河野克俊 前総合幕僚長:
今回のウクライナ侵攻は、プーチン大統領の世界観で始められている。プーチンは去年、論文を出しているように、ロシアとウクライナは一体だと…。ということはプーチンのイメージでは、ウクライナは外国じゃない。外国と戦うなら軍隊が出る。だが、国内のこととなると治安部隊が主体になる。そうなるとKGBの後継であるFSBが主体となってやっていたのでこんなバラバラな行動だった。だがここへきて、いろいろうまくいかない、軍内部の不満もたまってきた、ということで総司令官を置いたってことじゃないですか。
総司令官を得たロシア軍。今後統率がとれた戦いに移るのかというと、なかなかそうはいかないようだ。
■「正規軍の後から深い緑の制服と黒い制服の人が来て…」
ウクライナ側は、キーウ州での民間人被害を受けてロシアの戦争犯罪の容疑者リストを公開した。約5600件の戦争犯罪に対して501人の名があがった。そこには対外情報庁(SVR)長官、連邦保安庁(FSB)長官など正式なロシア軍の軍人ではない様々な組織の人物がいる。軍事作戦を遂行するロシア側の組織図を見てみると、約90万人といわれる、いわゆる軍隊を傘下に持つ国防省のほかに兵力を備えた組織が3つある。
約40万の兵力を持つ国家親衛隊。

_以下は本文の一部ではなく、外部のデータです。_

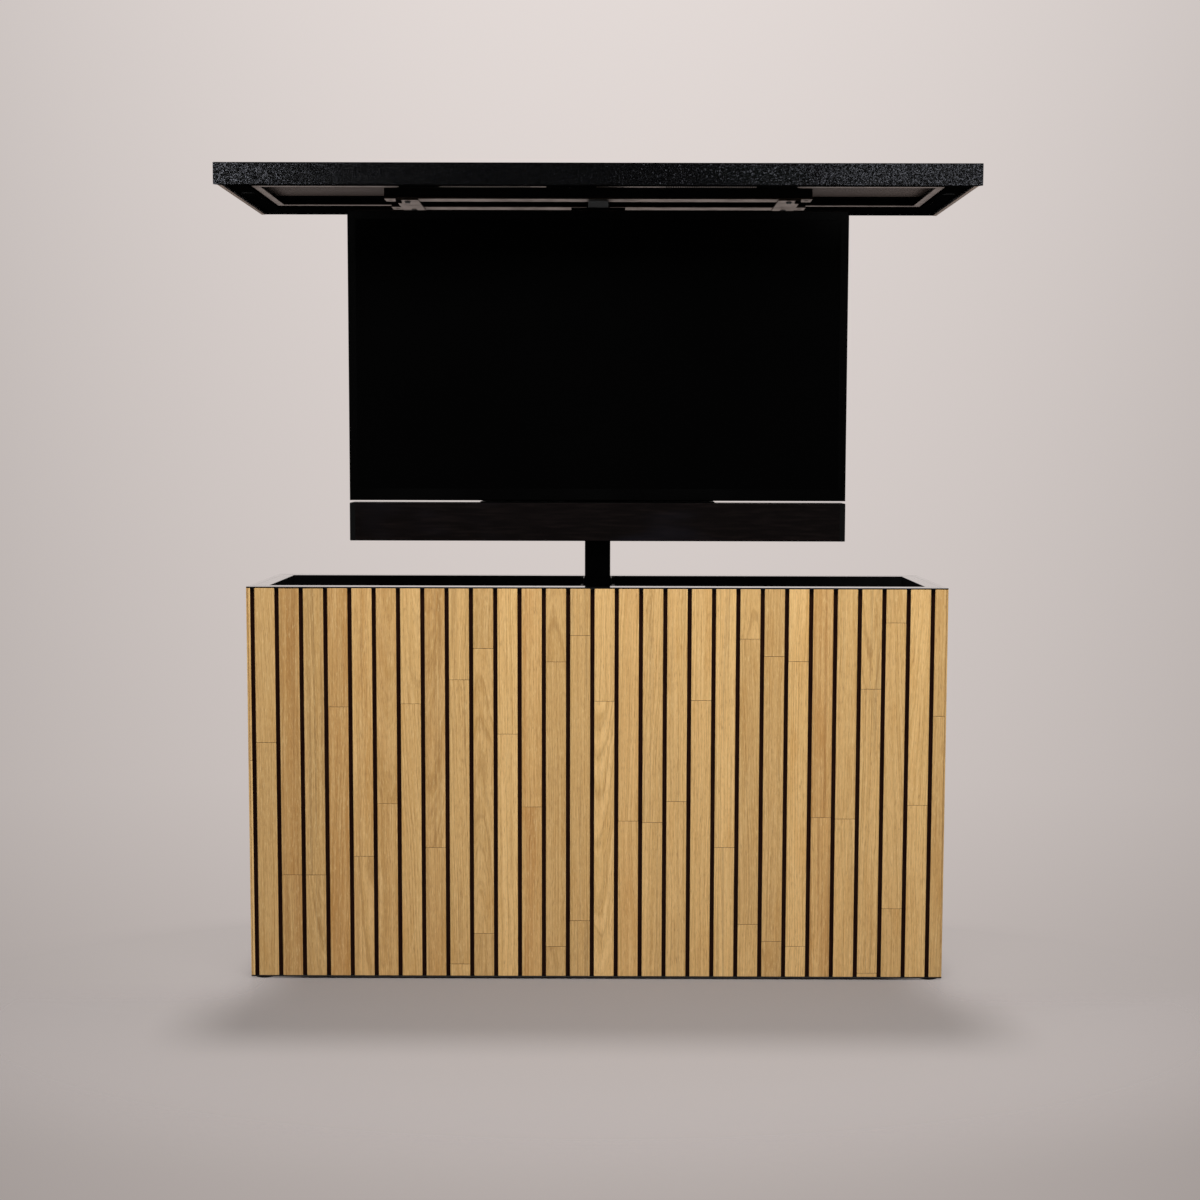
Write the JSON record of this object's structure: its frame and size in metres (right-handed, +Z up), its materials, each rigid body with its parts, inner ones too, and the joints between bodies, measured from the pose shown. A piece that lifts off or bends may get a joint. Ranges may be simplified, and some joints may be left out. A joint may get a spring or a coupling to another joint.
{
  "type": "tv lift cabinet",
  "caption": "Slatted oak cabinet with a telescopic column that raises a television, a soundbar and the heavy black lid out of its open top.",
  "frame": {"origin": "on the floor under the middle of the cabinet", "axes": "+Z up, +X to the right seen from the front, the front and the screen face -Y"},
  "size_m": [1.612, 0.532, 1.764],
  "materials": {
    "oak": "satin",
    "backer": "matte",
    "floor_board": "matte",
    "edge_trim": "satin",
    "frame_aluminium": "satin",
    "rubber": "matte",
    "black_steel": "satin",
    "bright_steel": "satin",
    "black_plastic": "matte",
    "motor_paint": "satin",
    "bezel_gloss": "gloss",
    "screen_glass": "polished",
    "display_panel": "matte",
    "grille_black": "matte",
    "granite_black": "satin",
    "underside_board": "matte",
    "light_trim": "satin",
    "rim_plate": "matte"
  },
  "bodies": {
    "cabinet": {"access_panel_screws": "bright_steel", "access_slats": "oak", "base_frame": "frame_aluminium", "base_plate_bolts": "bright_steel", "bottom_trims": "edge_trim", "cable_grommet": "rubber", "column_gussets": "black_steel", "column_stay": "black_steel", "control_box": "black_plastic", "corner_trims": "edge_trim", "floor_panel": "floor_board", "frame_posts": "frame_aluminium", "front_backer": "backer", "front_slats": "oak", "gear_motor": "motor_paint", "left_backer": "backer", "left_slats": "oak", "levelling_feet": "rubber", "lift_base_plate": "black_steel", "outer_collar": "black_plastic", "outer_column": "black_steel", "rear_access_panel": "backer", "rear_backer": "backer", "rear_slats": "oak", "right_backer": "backer", "right_slats": "oak", "top_frame": "frame_aluminium", "top_trims": "edge_trim"},
    "middle_stage": {"middle_tube": "black_steel", "middle_collar": "black_plastic", "middle_glides": "black_plastic"},
    "lift_carriage": {"inner_tube": "black_steel", "inner_glides": "black_plastic", "head_plate": "black_steel", "lid_beams": "black_steel", "flat_bars": "bright_steel", "cross_plates": "bright_steel", "carriage_bolts": "bright_steel", "lid_packers": "black_plastic", "hanger_strap": "bright_steel", "mount_upright": "black_steel", "mount_rails": "black_steel", "vesa_plate": "black_steel", "vesa_screws": "bright_steel", "tv_bezel": "bezel_gloss", "tv_screen": "screen_glass", "tv_display_panel": "display_panel", "tv_housing": "black_plastic", "tv_rear_cover": "black_plastic", "soundbar_body": "black_plastic", "soundbar_grille": "grille_black", "soundbar_end_caps": "black_plastic", "soundbar_bracket": "black_steel", "lid_top": "granite_black", "lid_fascias": "granite_black", "lid_subframe": "frame_aluminium", "underside_panel": "underside_board", "recess_trim": "light_trim", "rim_plates": "rim_plate", "lid_gasket": "rubber"}
  },
  "joints": [
    {"name": "lift_slide", "type": "slide", "parent": "cabinet", "child": "lift_carriage", "axis": [0, 0, 1], "range_m": [-0.857, 0]},
    {"name": "middle_stage_slide", "type": "slide", "parent": "cabinet", "child": "middle_stage", "axis": [0, 0, 1], "range_m": [-0.4285, 0]}
  ],
  "couplings": [
    {"joint": "middle_stage_slide", "follows": "lift_slide", "ratio": 0.5}
  ]
}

SVR約2万人。FSB約6万人。それぞれのトップがみな戦争犯罪人リストに名を連ねている。その中でショイグ国防相を除く3人、ナルイシキンSVR長官、ボルトニコフFSB長官、ゾロトフ国家親衛隊隊長、さらにその上に立つ連邦安全保障会議パトルシェフ書記、そしてプーチン大統領、以上5人の共通点、それが“元KGB”。これが現プーチン政権を“KGB政権“と呼ぶ所以だ。

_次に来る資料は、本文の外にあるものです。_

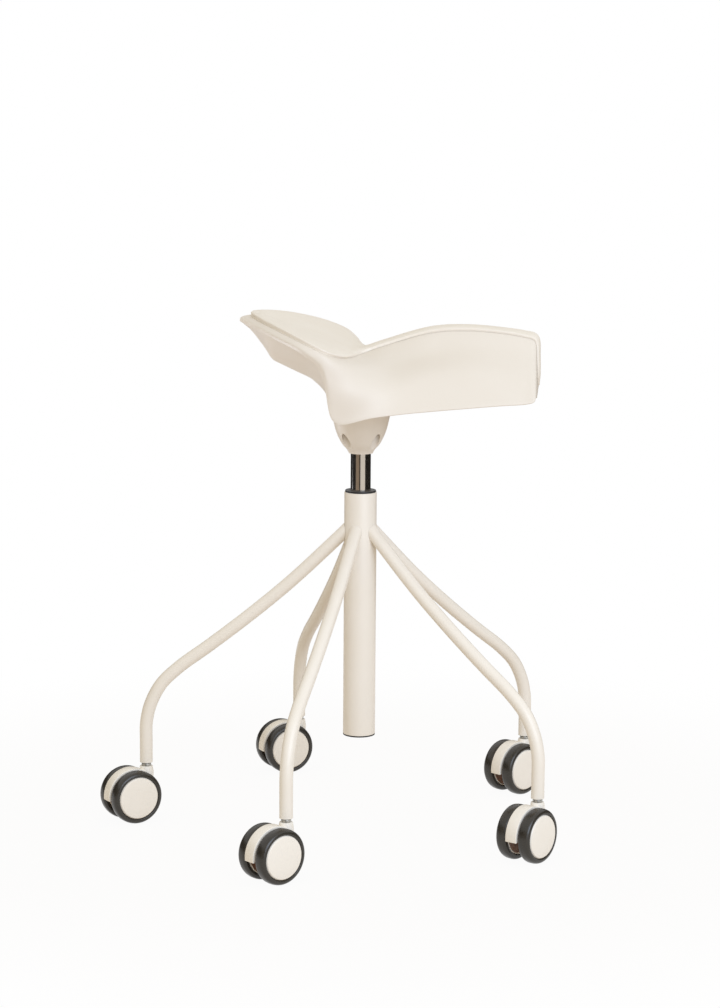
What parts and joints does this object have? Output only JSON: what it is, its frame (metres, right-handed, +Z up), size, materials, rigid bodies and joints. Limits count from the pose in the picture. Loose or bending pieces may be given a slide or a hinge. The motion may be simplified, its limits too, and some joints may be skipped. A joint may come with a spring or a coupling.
{
  "type": "saddle stool",
  "caption": "Height-adjustable saddle stool: moulded saddle seat with a soft pad on a gas spring, tall column and bent-tube legs on twin-wheel castors.",
  "frame": {"origin": "centre of the flat underside of the column's end plug, on the axis of the column, the gas spring and the seat's swivel", "axes": "+Z up along the column axis; +X towards the nose of the seat; +Y towards the seat's left side, where the release lever is"},
  "size_m": [0.6444, 0.6563, 0.7199],
  "materials": {
    "frame_paint": "satin cream powder coat",
    "cream_plastic": "fine matt moulded cream",
    "pad_skin": "soft matt integral-skin foam",
    "castor_plastic": "satin moulded cream",
    "castor_tyre": "soft grey-black tread",
    "black_plastic": "satin black",
    "dark_steel": "dark smooth metal",
    "bare_steel": "plain zinc-plated steel"
  },
  "bodies": {
    "base": {"column_tube": "frame_paint", "column_end_plug": "black_plastic", "bearing_plate": "bare_steel", "thrust_bearing": "bare_steel", "column_collar": "black_plastic", "leg_a": "frame_paint", "leg_b": "frame_paint", "leg_c": "frame_paint", "leg_d": "frame_paint", "leg_e": "frame_paint", "castor_a_stem": "bare_steel", "castor_b_stem": "bare_steel", "castor_c_stem": "bare_steel", "castor_d_stem": "bare_steel", "castor_e_stem": "bare_steel"},
    "spring_rod": {"piston_rod": "bare_steel", "retaining_clip": "bare_steel"},
    "seat": {"gas_spring": "dark_steel", "seat_mount": "dark_steel", "lever_pin": "bare_steel", "dome_housing": "cream_plastic", "mount_screw_1": "bare_steel", "mount_screw_2": "bare_steel", "mount_screw_3": "bare_steel", "mount_screw_4": "bare_steel", "under_cover": "cream_plastic", "seat_shell": "cream_plastic", "seat_pad": "pad_skin"},
    "lever": {"release_lever": "bare_steel", "lever_knob": "black_plastic"},
    "castor_a": {"castor_a_hood": "castor_plastic", "castor_a_axle": "bare_steel"},
    "wheel_a_near": {"castor_a_hub_near": "castor_plastic", "castor_a_tyre_near": "castor_tyre"},
    "wheel_a_far": {"castor_a_hub_far": "castor_plastic", "castor_a_tyre_far": "castor_tyre"},
    "castor_b": {"castor_b_hood": "castor_plastic", "castor_b_axle": "bare_steel"},
    "wheel_b_near": {"castor_b_hub_near": "castor_plastic", "castor_b_tyre_near": "castor_tyre"},
    "wheel_b_far": {"castor_b_hub_far": "castor_plastic", "castor_b_tyre_far": "castor_tyre"},
    "castor_c": {"castor_c_hood": "castor_plastic", "castor_c_axle": "bare_steel"},
    "wheel_c_near": {"castor_c_hub_near": "castor_plastic", "castor_c_tyre_near": "castor_tyre"},
    "wheel_c_far": {"castor_c_hub_far": "castor_plastic", "castor_c_tyre_far": "castor_tyre"},
    "castor_d": {"castor_d_hood": "castor_plastic", "castor_d_axle": "bare_steel"},
    "wheel_d_near": {"castor_d_hub_near": "castor_plastic", "castor_d_tyre_near": "castor_tyre"},
    "wheel_d_far": {"castor_d_hub_far": "castor_plastic", "castor_d_tyre_far": "castor_tyre"},
    "castor_e": {"castor_e_hood": "castor_plastic", "castor_e_axle": "bare_steel"},
    "wheel_e_near": {"castor_e_hub_near": "castor_plastic", "castor_e_tyre_near": "castor_tyre"},
    "wheel_e_far": {"castor_e_hub_far": "castor_plastic", "castor_e_tyre_far": "castor_tyre"}
  },
  "joints": [
    {"name": "seat_swivel", "type": "hinge", "parent": "base", "child": "spring_rod", "pos_m": [0, 0, 0.02], "axis": [0, 0, 1], "continuous": true},
    {"name": "seat_lift", "type": "slide", "parent": "spring_rod", "child": "seat", "axis": [0, 0, 1], "range_m": [-0.045, 0.08]},
    {"name": "lever_lift", "type": "hinge", "parent": "seat", "child": "lever", "pos_m": [0, 0.009, 0.4691], "axis": [1, 0, 0], "range_deg": [0, 8], "stiffness_Nm_per_rad": 2, "springref_deg": -5.73},
    {"name": "castor_a_swivel", "type": "hinge", "parent": "base", "child": "castor_a", "pos_m": [-0.29949, -0.02199, -0.0545], "axis": [0, 0, 1], "continuous": true},
    {"name": "wheel_a_near_spin", "type": "hinge", "parent": "castor_a", "child": "wheel_a_near", "pos_m": [-0.31942, -0.03626, -0.087], "axis": [-0.5821, 0.8131, 0], "continuous": true},
    {"name": "wheel_a_far_spin", "type": "hinge", "parent": "castor_a", "child": "wheel_a_far", "pos_m": [-0.31942, -0.03626, -0.087], "axis": [-0.5821, 0.8131, 0], "continuous": true},
    {"name": "castor_b_swivel", "type": "hinge", "parent": "base", "child": "castor_b", "pos_m": [-0.07163, -0.29163, -0.0545], "axis": [0, 0, 1], "continuous": true},
    {"name": "wheel_b_near_spin", "type": "hinge", "parent": "castor_b", "child": "wheel_b_near", "pos_m": [-0.08877, -0.30914, -0.087], "axis": [-0.7145, 0.6997, 0], "continuous": true},
    {"name": "wheel_b_far_spin", "type": "hinge", "parent": "castor_b", "child": "wheel_b_far", "pos_m": [-0.08877, -0.30914, -0.087], "axis": [-0.7145, 0.6997, 0], "continuous": true},
    {"name": "castor_c_swivel", "type": "hinge", "parent": "base", "child": "castor_c", "pos_m": [0.25522, -0.15824, -0.0545], "axis": [0, 0, 1], "continuous": true},
    {"name": "wheel_c_near_spin", "type": "hinge", "parent": "castor_c", "child": "wheel_c_near", "pos_m": [0.24174, -0.1787, -0.087], "axis": [-0.8348, 0.5505, 0], "continuous": true},
    {"name": "wheel_c_far_spin", "type": "hinge", "parent": "castor_c", "child": "wheel_c_far", "pos_m": [0.24174, -0.1787, -0.087], "axis": [-0.8348, 0.5505, 0], "continuous": true},
    {"name": "castor_d_swivel", "type": "hinge", "parent": "base", "child": "castor_d", "pos_m": [0.22937, 0.19383, -0.0545], "axis": [0, 0, 1], "continuous": true},
    {"name": "wheel_d_near_spin", "type": "hinge", "parent": "castor_d", "child": "wheel_d_near", "pos_m": [0.21349, 0.17517, -0.087], "axis": [-0.7615, 0.6481, 0], "continuous": true},
    {"name": "wheel_d_far_spin", "type": "hinge", "parent": "castor_d", "child": "wheel_d_far", "pos_m": [0.21349, 0.17517, -0.087], "axis": [-0.7615, 0.6481, 0], "continuous": true},
    {"name": "castor_e_swivel", "type": "hinge", "parent": "base", "child": "castor_e", "pos_m": [-0.11347, 0.27804, -0.0545], "axis": [0, 0, 1], "continuous": true},
    {"name": "wheel_e_near_spin", "type": "hinge", "parent": "castor_e", "child": "wheel_e_near", "pos_m": [-0.13477, 0.26594, -0.087], "axis": [-0.4939, 0.8695, 0], "continuous": true},
    {"name": "wheel_e_far_spin", "type": "hinge", "parent": "castor_e", "child": "wheel_e_far", "pos_m": [-0.13477, 0.26594, -0.087], "axis": [-0.4939, 0.8695, 0], "continuous": true}
  ]
}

このKGB政権の面々は、特殊な部隊を配下に置いたり、軍事組織とつながりを持ったりしている。例えば、FSBの下にあるテロ対策特殊部隊アルファ。化学物質を撒き鎮圧した2002年のモスクワ劇場占拠事件で注目された。さらに汚れ仕事を一手に受け持つチェチェンの私兵カディロフツィや、傭兵を抱える民間軍事会社ワグネルもFSBの支持で動いているといわれている。虐殺の多くは、正規軍ではなく、こうした雑多な組織の人間によって行われた可能性が高いという。世界のインテリジェンス機関の事情に詳しい国際政治学者、小谷氏に聞いた。
日本大学危機管理学部 小谷賢教授:
虐殺のあった町ブチャの住民の証言で、正規軍の後に、深い緑の制服と黒い制服を着た集団がやってきたというのがあった。おそらくその深い緑の制服は、FSBの制服だと思います。黒い服は特殊部隊。アルファやカディロフツィやワグネルの傭兵も黒い制服です。また国防省管轄の参謀本部情報総局(GRU)が抱える防諜や暗殺を行う特殊部隊スペツナズも黒い制服。こういった組織のどれかもしくは複数が虐殺に関与していると見られています。
この複雑な組織を、果たしてプーチン氏は統率できているのだろうか。
ーー戦争時に、これほど複雑な組織で統制がとれるはずがないと思うのですが?
河野克俊 前統合幕僚長
はい、(統制がとれる)はずがないです。今回ドボルニコフ総司令官が立ちましたけれど、この元KGBたちを仕切れるかと言ったらできないですよ。それからカディロフツィにワグネル、これが総司令官の指揮下に入るかって言ったら入らないですよ。一糸乱れぬ統率が取れるなら総司令官置く意味ありますけど、これでは全体を指揮できる状態ではない。今回見ていてロシアの参謀本部が作戦を立てて遂行してるのか疑問。やっぱり旧KGBが主導してる。だから最初から総司令官を立てることができず非効率なことをやってきた。